■ Instruction:
Give back exactly the lines from the start of the listing to the line containing "return max(r - inset, 0.02)", inclusive, and nothing beyond them.

■ Stored data:
[START]

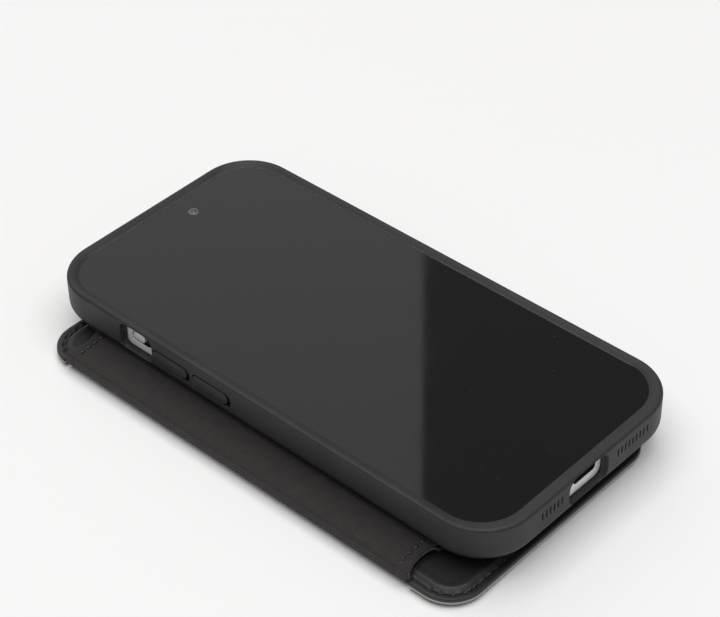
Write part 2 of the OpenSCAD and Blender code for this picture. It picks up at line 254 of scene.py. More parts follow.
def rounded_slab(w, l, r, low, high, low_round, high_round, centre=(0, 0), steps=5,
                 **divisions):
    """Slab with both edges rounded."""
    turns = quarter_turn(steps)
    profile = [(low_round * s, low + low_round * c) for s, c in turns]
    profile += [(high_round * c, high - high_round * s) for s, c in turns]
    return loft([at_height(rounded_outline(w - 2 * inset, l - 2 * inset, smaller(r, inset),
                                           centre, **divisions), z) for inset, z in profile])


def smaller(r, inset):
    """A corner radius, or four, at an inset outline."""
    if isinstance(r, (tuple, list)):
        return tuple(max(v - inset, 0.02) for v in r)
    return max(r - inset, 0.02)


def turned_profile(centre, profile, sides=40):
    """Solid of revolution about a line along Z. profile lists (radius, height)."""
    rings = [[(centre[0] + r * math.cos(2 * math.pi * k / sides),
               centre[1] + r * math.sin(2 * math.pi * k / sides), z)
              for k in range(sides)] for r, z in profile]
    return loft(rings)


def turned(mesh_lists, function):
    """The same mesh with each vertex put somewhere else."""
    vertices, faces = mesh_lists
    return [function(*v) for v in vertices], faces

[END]

■ Expected answer:
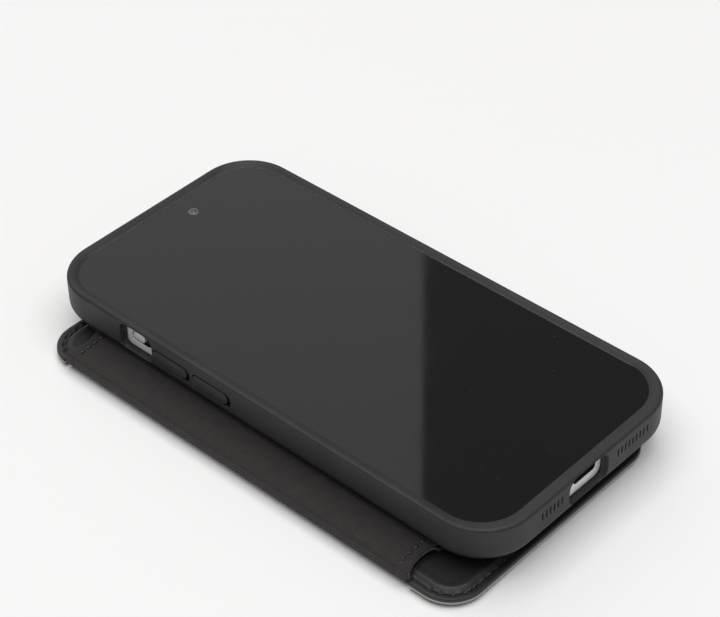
Write part 2 of the OpenSCAD and Blender code for this picture. It picks up at line 254 of scene.py. More parts follow.
def rounded_slab(w, l, r, low, high, low_round, high_round, centre=(0, 0), steps=5,
                 **divisions):
    """Slab with both edges rounded."""
    turns = quarter_turn(steps)
    profile = [(low_round * s, low + low_round * c) for s, c in turns]
    profile += [(high_round * c, high - high_round * s) for s, c in turns]
    return loft([at_height(rounded_outline(w - 2 * inset, l - 2 * inset, smaller(r, inset),
                                           centre, **divisions), z) for inset, z in profile])


def smaller(r, inset):
    """A corner radius, or four, at an inset outline."""
    if isinstance(r, (tuple, list)):
        return tuple(max(v - inset, 0.02) for v in r)
    return max(r - inset, 0.02)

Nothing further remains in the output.